Can I reduce Prometheus memory usage without losing data?

Yes, you can optimize memory usage without data loss by:

1. Implementing effective label management to reduce cardinality.
2. Adjusting scrape intervals for less critical metrics.
3. Using recording rules to pre-compute expensive queries.
4. Implementing proper retention policies and leveraging long-term storage solutions.

What's the impact of increasing scrape interval on memory consumption?

Increasing the scrape interval reduces the frequency of data collection, which can lower memory usage. However, this comes at the cost of reduced data granularity. A balance must be struck between resource efficiency and monitoring resolution based on your specific requirements.

How does SigNoz compare to Prometheus in terms of resource usage?

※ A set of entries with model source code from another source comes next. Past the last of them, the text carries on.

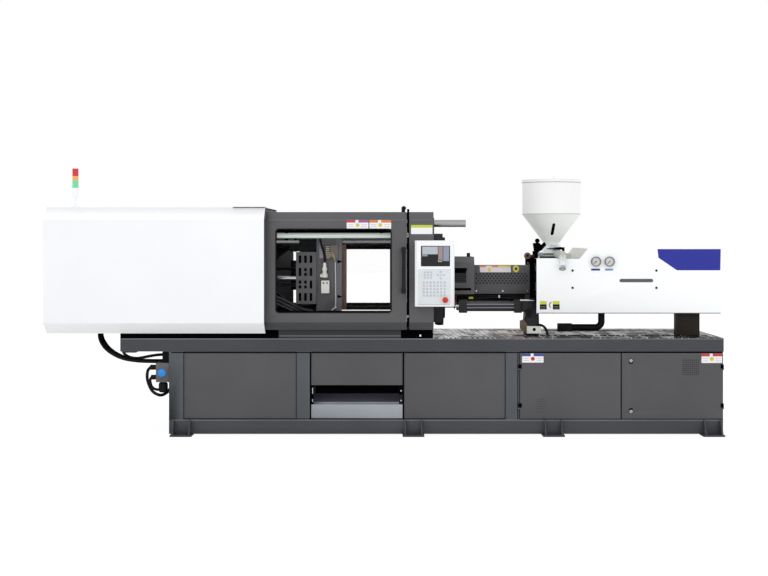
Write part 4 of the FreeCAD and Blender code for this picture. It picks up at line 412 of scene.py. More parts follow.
LINK = Casting("link_steel", srgb(13, 13, 15), "link_steel", 0.45, 0.0002, 0.06)
BLACK = Moulded("black_plastic", srgb(20, 20, 22), "black_plastic", 0.45, gleam=0.1)
RUBBER = Moulded("hose_rubber", srgb(16, 16, 17), "hose_rubber", 0.5, 0.00008, 300, 0.15)
VALVE = Casting("valve_body", srgb(108, 108, 112), "valve_steel", 0.5, 0.0002, 0.2)
CLEAR = Pane("window_sheet", srgb(60, 62, 64), "clear_sheet", 0.02, 0.003)
TUBE = Glow("lamp_tube", srgb(204, 217, 209), "lamp_tube", 0.25, 0.3)
VOID = Moulded("dark_hollow", srgb(6, 6, 7), "black_plastic", 0.9, gleam=0.0)
SEAM = Moulded("seam_shadow", srgb(50, 51, 53), "black_plastic", 0.9, gleam=0.0)
PIERCED = Moulded("pierced_shade", srgb(62, 61, 64), "black_plastic", 0.8, gleam=0.05)
RED = Moulded("signal_red", srgb(214, 48, 60), "signal_plastic", 0.25, 0.00002, 200)
AMBER = Moulded("signal_amber", srgb(246, 174, 100), "signal_plastic", 0.25, 0.00002, 200)
GREEN = Moulded("signal_green", srgb(122, 222, 166), "signal_plastic", 0.25, 0.00002, 200)
STOP = Moulded("stop_red", srgb(196, 46, 38), "stop_red", 0.3, 0.00002)
YELLOW = plain("label_yellow", 208, 196, 70)
PAPER = Moulded("label_white", srgb(240, 240, 242), "panel_case", 0.5, 0.00001)
TINT = Moulded("label_tint", srgb(216, 210, 216), "panel_case", 0.5, 0.00001)
NEEDLE = plain("needle_black", 20, 20, 22, "needle_black")
BLUE = Paint("blue_field", srgb(50, 57, 154), "panel_case", 0.4, drift=0.02, gleam=0.15)
BLUE_CAP = Moulded("blue_cap", srgb(36, 140, 228), "valve_steel", 0.3, 0.00002)
PLUG_WHITE = Moulded("plug_white", srgb(222, 222, 216), "panel_case", 0.45, 0.00002)


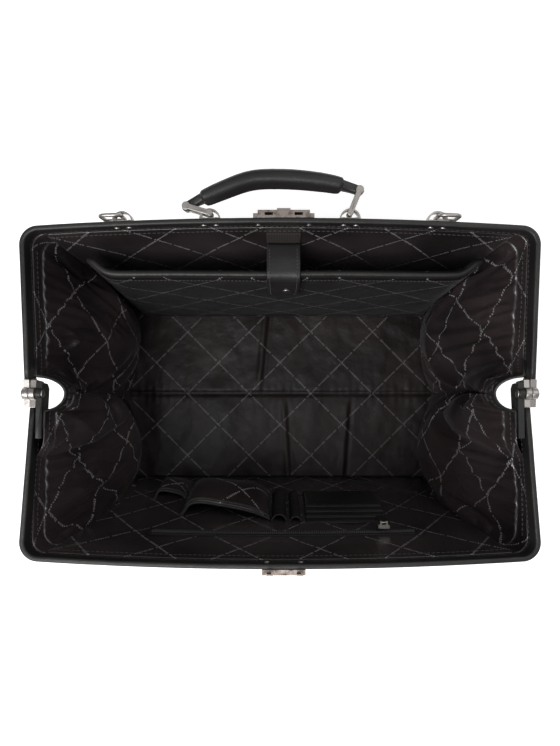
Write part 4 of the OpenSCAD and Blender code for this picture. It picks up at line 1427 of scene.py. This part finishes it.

SigNoz is designed to handle high cardinality data more efficiently than Prometheus, which can lead to lower resource usage in environments with many unique time series. Its integrated approach to metrics, logs, and traces helps reduce complexity and overall resource requirements. Additionally, SigNoz leverages ClickHouse as its storage backend, which is known for its efficient query performance and enhanced resource optimization compared to Prometheus. This makes SigNoz particularly advantageous in high-cardinality scenarios, potentially offering a more lightweight observability solution overall.